From discursive essay-poems to tightly constructed lyrics, Ed Falco’s X in the Tickseed examines a world that reveals itself through its mysteries, reflecting upon the ephemeral nature of all things. In the series of poems that bookend the collection, a speaker identified only as X reviews personal history and relationships, speculating, pondering, and questioning in the face of a baffling universe. Peppered between the X poems, artists as varied as Artemisia Gentileschi, Frank O’Connor, and Nick Cave surface, usually in poems posing as essays about their art. Other poems range from explorations of cultural perspective, as in “A Few Words to a Young American Killed in the Tet Offensive,” where a war resister addresses a young man of his generation who died in Vietnam, to the often playful “An Alphabet of Things.” Throughout, Falco’s poems speculate on matters of life and faith, intensified by an awareness of death.
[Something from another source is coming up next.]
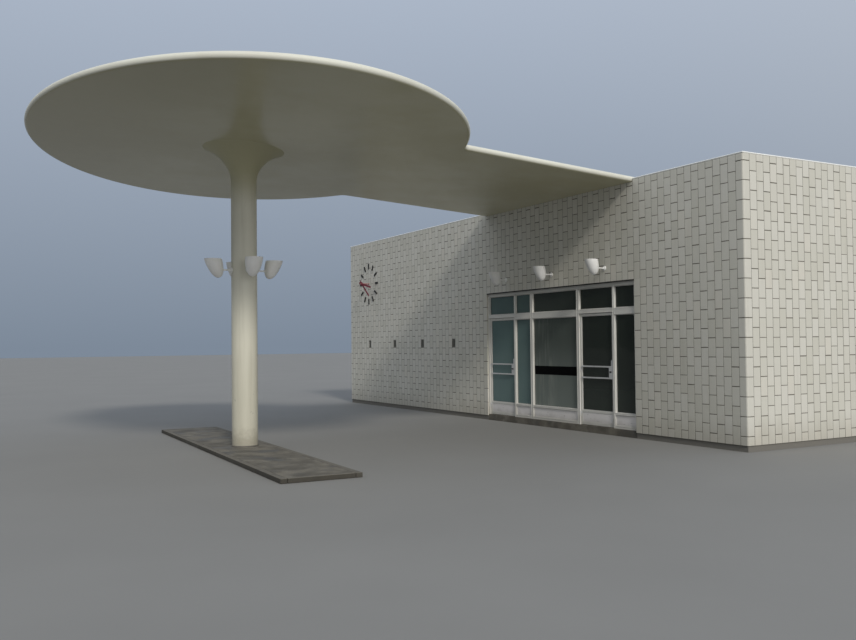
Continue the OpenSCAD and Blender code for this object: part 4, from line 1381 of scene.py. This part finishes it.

Ed Falco is the author of a dozen books, including novels, short story collections, and poetry. A recipient of the Robert Penn Warren Prize in Poetry from the Southern Review and the Emily Clark Balch Prize for Fiction from the Virginia Quarterly Review, he teaches in the MFA program in creative writing at Virginia Tech.
“X in the Tickseed is a gorgeous, riveting meditation on memory, mortality, art-making, and the complications of living. Equal parts lyric, narrative, and philosophical, Ed Falco’s poems remind us that the world is beautiful and terrible in equal measures.”
~Erika Meitner
“In its masterful control of language and form, its clarity and layered complexity, this book is itself a work of beauty, one that will last for a long while.”
~Eric Nelson
“Both smart and heartfelt, these poems are meant to be not nibbled but devoured, again and again.”